* **Written exercise**
Only the lines starting at the one with "for node, shape" and ending at the one with "if empty is" should be copied, exactly and with both ends kept.

# START OF Supplied information

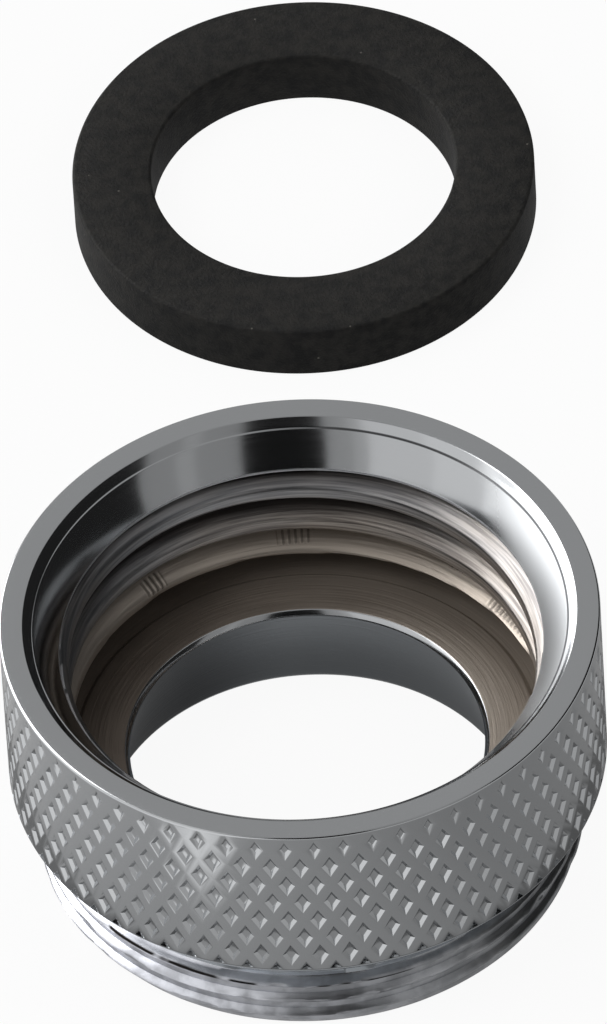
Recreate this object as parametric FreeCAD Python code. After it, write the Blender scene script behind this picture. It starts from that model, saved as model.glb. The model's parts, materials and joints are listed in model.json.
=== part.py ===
import FreeCAD, Part
import math
import os

# A thread reducer for taps and hoses, turned from brass bar, with its loose flat washer.
# Millimetres and degrees. The body stands on its spigot, its axis is Z, and z = 0 is the spigot's end face.

# Outside of the body
GRIP_DIAMETER = 24.0
GRIP_HEIGHT = 8.1
SPIGOT_HEIGHT = 4.4
RIM_CHAMFER_WIDTH = 0.12
RIM_CHAMFER_HEIGHT = 0.15
GRIP_BEVEL_WIDTH = 0.25
GRIP_BEVEL_HEIGHT = 0.4

# Male thread of the spigot, a fine one, drawn at its crests
MALE_THREAD_DIAMETER = 22.0
MALE_THREAD_HEIGHT = 2.6
MALE_END_CHAMFER = 0.6
NECK_DEPTH = 0.45
THREAD_RUN_OUT_ANGLE = 30.0

# Female thread of the socket, a half inch parallel pipe thread, its turns drawn as rings of their true section
FEMALE_CREST_DIAMETER = 18.631
FEMALE_ROOT_DIAMETER = 20.955
FEMALE_FLANK_ANGLE = 27.5
FEMALE_PITCH = 1.814
LAST_CREST_WIDTH = 0.21

# Mouth of the socket, above the thread
MOUTH_DIAMETER = 22.1
MOUTH_BEVEL_WIDTH = 0.39
MOUTH_BEVEL_HEIGHT = 0.34
CONE_HALF_ANGLE = 36.5
LIP_DEPTH = 1.75

# Washer seat and water way
SEAT_DEPTH = 7.35
SEAT_DIAMETER = 18.4
SEAT_RAISE = 0.15
RELIEF_HEIGHT = 1.1
RELIEF_CLEARANCE = 0.1
BORE_DIAMETER = 14.2
BORE_END_DIAMETER = 16.9

# Diamond knurl of the grip: pits between two crossing sets of helical lands
KNURL_COUNT = 64
KNURL_HALF_ANGLE = 30.0
KNURL_PIT_DEPTH = 0.3
KNURL_LAND_WIDTH = 0.32
KNURL_TOP_MARGIN = 0.77
KNURL_BOTTOM_MARGIN = 0.42
KNURL_LEAD_IN_SHARE = 0.7
KNURL_OVERCUT = 0.03

# Flat rubber washer, lying by itself behind the body
WASHER_DIAMETER = 19.0
WASHER_HOLE_DIAMETER = 12.5
WASHER_THICKNESS = 2.5
WASHER_GAP = 13.2
WASHER_SIDE_OFFSET = 1.3

BODY_HEIGHT = GRIP_HEIGHT + SPIGOT_HEIGHT
GRIP_RADIUS = GRIP_DIAMETER / 2
SHOULDER_Z = SPIGOT_HEIGHT


def turned(points):
    """One turn about Z of a closed half section, given as (radius, height) points."""
    corners = [FreeCAD.Vector(radius, 0, height) for radius, height in points]
    wire = Part.makePolygon(corners + corners[:1])
    return Part.Face(wire).revolve(FreeCAD.Vector(0, 0, 0), FreeCAD.Vector(0, 0, 1), 360)


def grip_corners(radius, height):
    """The grip's outline at one height, with as many narrow flats as the knurl has pits in a row."""
    corners = []
    for corner in range(KNURL_COUNT):
        turn = 2 * math.pi * corner / KNURL_COUNT
        corners.append(FreeCAD.Vector(radius * math.cos(turn), radius * math.sin(turn), height))
    return corners


def grip_blank():
    """The grip before knurling, with its bevel above the shoulder and its chamfer under the rim."""
    outlines = [
        grip_corners(GRIP_RADIUS - GRIP_BEVEL_WIDTH, SHOULDER_Z),
        grip_corners(GRIP_RADIUS, SHOULDER_Z + GRIP_BEVEL_HEIGHT),
        grip_corners(GRIP_RADIUS, BODY_HEIGHT - RIM_CHAMFER_HEIGHT),
        grip_corners(GRIP_RADIUS - RIM_CHAMFER_WIDTH, BODY_HEIGHT),
    ]
    rings = [outlines[0], outlines[-1]]
    for lower, upper in zip(outlines, outlines[1:]):
        for place in range(len(lower)):
            rings.append([lower[place - 1], lower[place], upper[place], upper[place - 1]])
    faces = [Part.Face(Part.makePolygon(ring + ring[:1])) for ring in rings]
    return Part.Solid(Part.makeShell(faces))


def spigot():
    """The smaller male end: end chamfer, thread at its crests and the neck up to the grip's shoulder."""
    male = MALE_THREAD_DIAMETER / 2
    neck = male - NECK_DEPTH
    neck_ramp = NECK_DEPTH * math.tan(math.radians(THREAD_RUN_OUT_ANGLE))
    return turned(
        [
            (0, 0),
            (male - MALE_END_CHAMFER, 0),
            (male, MALE_END_CHAMFER),
            (male, MALE_THREAD_HEIGHT),
            (neck, MALE_THREAD_HEIGHT + neck_ramp),
            (neck, SHOULDER_Z),
            (0, SHOULDER_Z),
        ]
    )


def female_thread(start_z, lip, lip_z):
    """The thread's section from the relief up to the lip, whose underside is the roof of the first groove."""
    flank = math.tan(math.radians(FEMALE_FLANK_ANGLE))
    crest = FEMALE_CREST_DIAMETER / 2
    root = FEMALE_ROOT_DIAMETER / 2
    half_groove = (root - crest) * flank
    points = [(crest, start_z)]
    crest_top_z = start_z + LAST_CREST_WIDTH
    while crest_top_z + FEMALE_PITCH < lip_z:
        points.append((crest, crest_top_z))
        points.append((root, crest_top_z + half_groove))
        points.append((crest, crest_top_z + 2 * half_groove))
        crest_top_z += FEMALE_PITCH
    first_root = (crest + lip + (lip_z - crest_top_z) / flank) / 2
    points.append((crest, crest_top_z))
    points.append((first_root, crest_top_z + (first_root - crest) * flank))
    return points


def socket_and_bore():
    """Everything that is bored out of the body, from the mouth down to the flared end of the water way."""
    mouth = MOUTH_DIAMETER / 2
    cone_top = mouth - MOUTH_BEVEL_WIDTH
    cone_top_z = BODY_HEIGHT - MOUTH_BEVEL_HEIGHT
    lip = cone_top - (LIP_DEPTH - MOUTH_BEVEL_HEIGHT) * math.tan(math.radians(CONE_HALF_ANGLE))
    lip_z = BODY_HEIGHT - LIP_DEPTH

    seat_z = BODY_HEIGHT - SEAT_DEPTH
    seat_edge = SEAT_DIAMETER / 2
    relief = FEMALE_ROOT_DIAMETER / 2 + RELIEF_CLEARANCE
    thread_end_z = seat_z + RELIEF_HEIGHT
    bore = BORE_DIAMETER / 2
    return turned(
        [
            (0, 0),
            (BORE_END_DIAMETER / 2, 0),
            (bore, seat_z),
            (seat_edge, seat_z),
            (seat_edge + SEAT_RAISE, seat_z - SEAT_RAISE),
            (relief, seat_z - SEAT_RAISE),
            (relief, thread_end_z),
            *female_thread(thread_end_z, lip, lip_z),
            (lip, lip_z),
            (cone_top, cone_top_z),
            (mouth, BODY_HEIGHT),
            (0, BODY_HEIGHT),
        ]
    )


def knurl_pit(pit_width, pit_height, depth):
    """A pyramid that points at the axis, its diamond base standing just outside the grip at y = 0."""
    grown = 1 + KNURL_OVERCUT / depth
    x_out = GRIP_RADIUS + KNURL_OVERCUT
    half_width = pit_width / 2 * grown
    half_height = pit_height / 2 * grown
    base = [
        FreeCAD.Vector(x_out, half_width, 0),
        FreeCAD.Vector(x_out, 0, half_height),
        FreeCAD.Vector(x_out, -half_width, 0),
        FreeCAD.Vector(x_out, 0, -half_height),
    ]
    tip = FreeCAD.Vector(GRIP_RADIUS - depth, 0, 0)
    faces = [Part.Face(Part.makePolygon(base + base[:1]))]
    for start, end in zip(base, base[1:] + base[:1]):
        faces.append(Part.Face(Part.makePolygon([start, end, tip, start])))
    return Part.Solid(Part.makeShell(faces))


def knurl_pits():
    """Every pit of the knurl: staggered rows round the grip, the last row cut off by the tool's edge."""
    cell_width = 2 * math.pi * GRIP_RADIUS / KNURL_COUNT
    cell_height = cell_width / math.tan(math.radians(KNURL_HALF_ANGLE))
    land_across = cell_width * math.cos(math.radians(KNURL_HALF_ANGLE))
    pit_share = 1 - KNURL_LAND_WIDTH / land_across
    first_z = BODY_HEIGHT - KNURL_TOP_MARGIN
    end_z = SHOULDER_Z + KNURL_BOTTOM_MARGIN
    row_step = cell_height / 2
    row_count = round((first_z - end_z) / row_step) + 1

    plain = knurl_pit(cell_width * pit_share, cell_height * pit_share, KNURL_PIT_DEPTH)
    lead_in = knurl_pit(
        cell_width * pit_share * KNURL_LEAD_IN_SHARE,
        cell_height * pit_share * KNURL_LEAD_IN_SHARE,
        KNURL_PIT_DEPTH * KNURL_LEAD_IN_SHARE,
    )
    above_tool_edge = Part.makeCylinder(GRIP_DIAMETER, BODY_HEIGHT, FreeCAD.Vector(0, 0, end_z))
    pits = []
    for row in range(row_count):
        pit = (lead_in if row == 0 else plain).copy()
        pit.translate(FreeCAD.Vector(0, 0, first_z - row * row_step))
        if pit.BoundBox.ZMin < end_z:
            pit = pit.common(above_tool_edge).Solids[0]
        for place in range(KNURL_COUNT):
            turn = (place + (row % 2) / 2) * 360 / KNURL_COUNT
            one = pit.copy()
            one.rotate(FreeCAD.Vector(0, 0, 0), FreeCAD.Vector(0, 0, 1), turn)
            pits.append(one)
    return pits


def reducer_body():
    """The one turned piece: grip and spigot, bored through, with the knurl pits rolled into the grip."""
    blank = grip_blank().fuse(spigot()).cut(socket_and_bore())
    return blank.cut(Part.makeCompound(knurl_pits()))


def sealing_washer():
    """The flat rubber washer, lying on the same surface as the spigot's end face."""
    outer = WASHER_DIAMETER / 2
    centre = FreeCAD.Vector(WASHER_SIDE_OFFSET, GRIP_RADIUS + WASHER_GAP + outer, 0)
    disc = Part.makeCylinder(outer, WASHER_THICKNESS, centre)
    return disc.cut(Part.makeCylinder(WASHER_HOLE_DIAMETER / 2, WASHER_THICKNESS, centre))


def single_solid(shape):
    """The shape's only solid, after a check that there is just one and that it is sound."""
    if len(shape.Solids) != 1 or not shape.Solids[0].isValid():
        raise ValueError("a piece is not one sound solid")
    return shape.Solids[0]


os.makedirs("parts", exist_ok=True)
pieces = {"reducer_body": reducer_body(), "sealing_washer": sealing_washer()}
for node, shape in pieces.items():
    solid = single_solid(shape)
    solid.exportStep(f"parts/{node}.step")
    print(node, "volume", round(solid.Volume, 1), "faces", len(solid.Faces))
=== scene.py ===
# %% [markdown]
# # A thread reducer and its washer
#
# The object is a short brass fitting that joins two sizes of pipe thread. Its wide end is a socket with an
# internal pipe thread, its narrow end a spigot with a fine external thread, and its grip is knurled so that
# wet fingers can turn it. It was turned from one bar and plated with nickel and chromium. A flat rubber
# washer lies beside it.
#
# The solid model is loaded first. It fixes every size, and the pieces made here only give it its surface.

# %% Load the fixed frame
import json
import math

import bmesh
import bpy
from mathutils import Matrix, Vector, noise


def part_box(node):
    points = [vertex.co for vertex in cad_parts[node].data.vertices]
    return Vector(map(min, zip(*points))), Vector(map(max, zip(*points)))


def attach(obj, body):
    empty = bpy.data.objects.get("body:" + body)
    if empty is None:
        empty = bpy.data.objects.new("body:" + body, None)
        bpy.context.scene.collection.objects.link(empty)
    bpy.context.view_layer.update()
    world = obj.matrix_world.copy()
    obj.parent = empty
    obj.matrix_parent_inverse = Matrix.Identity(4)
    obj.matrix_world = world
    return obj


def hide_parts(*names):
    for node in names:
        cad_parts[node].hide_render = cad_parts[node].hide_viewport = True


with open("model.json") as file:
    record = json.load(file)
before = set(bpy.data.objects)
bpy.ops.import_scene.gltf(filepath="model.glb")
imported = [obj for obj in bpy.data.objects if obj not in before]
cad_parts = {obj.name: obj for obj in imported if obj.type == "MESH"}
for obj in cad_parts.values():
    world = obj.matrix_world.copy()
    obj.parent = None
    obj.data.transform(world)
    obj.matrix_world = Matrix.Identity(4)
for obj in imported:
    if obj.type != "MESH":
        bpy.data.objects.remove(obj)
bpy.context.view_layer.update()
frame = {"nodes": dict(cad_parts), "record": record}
mounts = {mount["name"]: mount for mount in frame["record"]["mounts"]}
print("nodes", sorted(frame["nodes"]))

# %% [markdown]
# ## Sizes
#
# A turned part is thought of in millimetres, so the meshes are built in millimetres and shrunk to metres at
# the end. What the frame knows is read from it: the height, the grip, both thread diameters and the
# washer's place. The rest are the drawing's own sizes. Heights count up from the spigot's end face.

# %% Sizes read from the frame, in millimetres
MM = 0.001
body_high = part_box("reducer_body")[1] / MM
washer_low, washer_high = [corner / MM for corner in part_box("sealing_washer")]

BODY_HEIGHT = body_high.z
GRIP_RADIUS = body_high.x
FEMALE_CREST = mounts["socket_thread"]["dims"]["r_mm"]
MALE_CREST = mounts["spigot_thread"]["dims"]["r_mm"]
SEAT_HEIGHT = mounts["washer_seat"]["pos_m"][2] / MM
print("body height", round(BODY_HEIGHT, 2), "grip radius", round(GRIP_RADIUS, 2))

# %% Sizes of the turned section
SHOULDER_HEIGHT = 4.4
BEVEL_WIDTH = 0.25
BEVEL_HEIGHT = 0.36
NECK_DEPTH = 0.45
END_CHAMFER = 0.6
NECK_RADIUS = MALE_CREST - NECK_DEPTH
SPIGOT_END_RADIUS = MALE_CREST - END_CHAMFER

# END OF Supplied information

* **Written response**
for node, shape in pieces.items():
    solid = single_solid(shape)
    solid.exportStep(f"parts/{node}.step")
    print(node, "volume", round(solid.Volume, 1), "faces", len(solid.Faces))
=== scene.py ===
# %% [markdown]
# # A thread reducer and its washer
#
# The object is a short brass fitting that joins two sizes of pipe thread. Its wide end is a socket with an
# internal pipe thread, its narrow end a spigot with a fine external thread, and its grip is knurled so that
# wet fingers can turn it. It was turned from one bar and plated with nickel and chromium. A flat rubber
# washer lies beside it.
#
# The solid model is loaded first. It fixes every size, and the pieces made here only give it its surface.

# %% Load the fixed frame
import json
import math

import bmesh
import bpy
from mathutils import Matrix, Vector, noise


def part_box(node):
    points = [vertex.co for vertex in cad_parts[node].data.vertices]
    return Vector(map(min, zip(*points))), Vector(map(max, zip(*points)))


def attach(obj, body):
    empty = bpy.data.objects.get("body:" + body)
    if empty is None:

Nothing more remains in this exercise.